5

Is there a quick and dirty way of estimating gzip-compressibility of a file without having to fully compress it with gzip?

I could, in bash, do

bc <<<"scale=2;$(gzip -c file | wc -c)/$(wc -c <file)"

This gives me the compression factor without having to write the gz file to disk; this way I can avoid replacing a file on disk with its gz version if the resultant disk space savings do not justify the trouble. But with this approach the file is indeed fully put through gzip; it's just that the output is piped to wc rather than written to disk.

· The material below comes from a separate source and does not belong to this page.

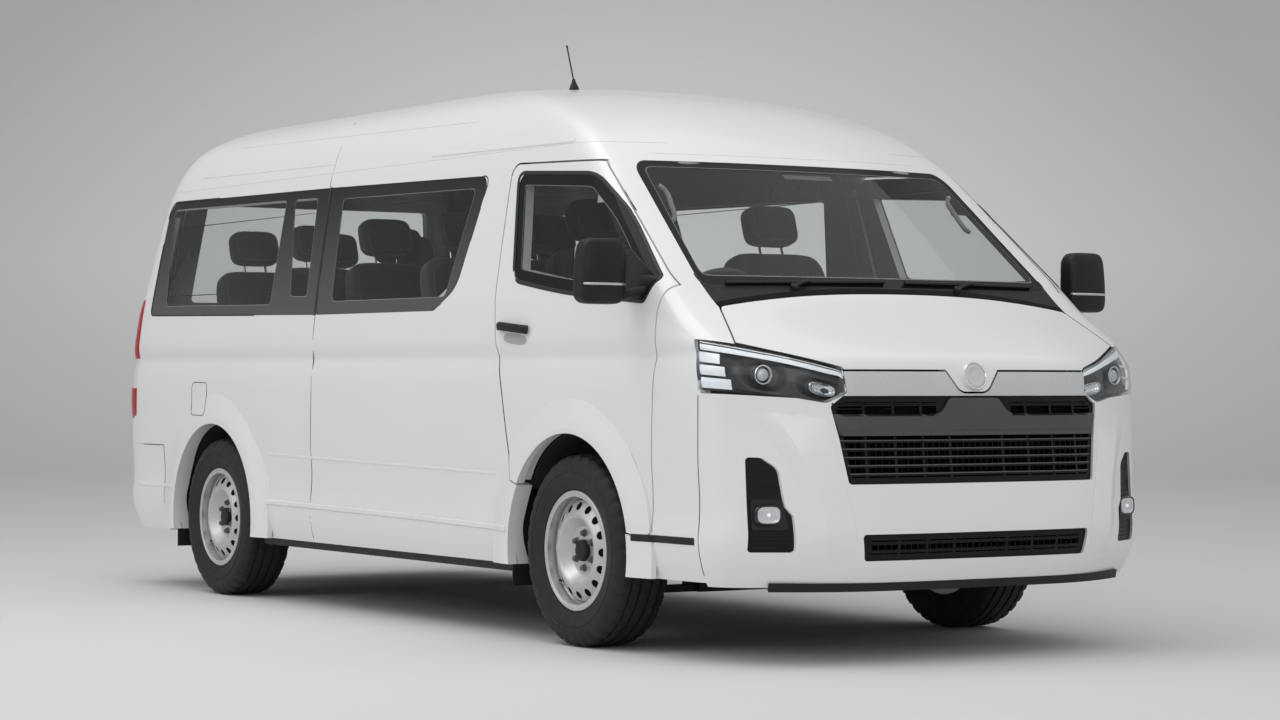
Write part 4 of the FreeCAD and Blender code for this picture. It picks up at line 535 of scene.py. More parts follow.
def oval_rings(middle, across, upward, aim, rings, power, count, filled):
    """Rings of (scale, lift along aim) round a middle, shaped as rounded rectangles."""
    verts = []
    for scale, lift in rings:
        for k in range(count):
            wide = squared(math.cos(TURN * k / count), power)
            high = squared(math.sin(TURN * k / count), power)
            verts.append(middle + (across * wide + upward * high) * scale + aim * lift)
    faces = net(len(rings), count)
    if filled:
        faces.append(row_face(len(rings) - 1, count))
    return verts, faces


# Rays that find the vehicle's surface
def tree_of(names):
    """A tree for rays against some nodes of the frame, at rest."""
    nodes = [NODES[name] for name in names]
    return BVHTree.FromPolygons(*merged([([node.matrix_world @ v.co for v in node.data.vertices],
                                          [face.vertices for face in node.data.polygons]) for node in nodes]))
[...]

Is there a way to get a rough compressibility estimate for a file without having gzip work on all its contents?

6 Answers 6

5

Here's a (hopefully equivalent) Python version of Stephane Chazelas's solution

python -c "
import zlib
from itertools import islice
from functools import partial
import sys
with open(sys.argv[1], "rb") as f:
  compressor = zlib.compressobj()
  t, z = 0, 0.0
  for chunk in islice(iter(partial(f.read, 4096), b''), 0, None, 10):
    t += len(chunk)
    z += len(compressor.compress(chunk))
  z += len(compressor.flush())
  print(z/t)
" file
5
  • I don't know if that's equivalent (as python is not by cup of coffee ;-b)), but that gives slightly different results (even for very large files where the gzip header size overhead can be ignored), possibly because zlib.compressobj uses different settings than gzip (I find that it's closer to gzip -3) or maybe because zlib.compressobj compresses each chunk in isolation (as opposed to a stream as a whole). In any case both approaches should be good enough. I find that perl is slightly faster. Commented Sep 17, 2014 at 11:55
  • @StéphaneChazelas, judging by the documentation compressobj should be acting on the stream as a whole. I find that both Python and Perl solutions produce approximately the same result on my data files (they differ in the second decimal place, that's good enough for me). Thanks for the great idea
    – iruvar
    Commented Sep 17, 2014 at 12:48
  • Thanks, this is super handy. Is there any way to use this in Python without thrashing the standby memory or to reduce the data this reads? Because it appears more data is being read into memory than compressed (since it does it every 10 blocks, but the whole file is read anyway).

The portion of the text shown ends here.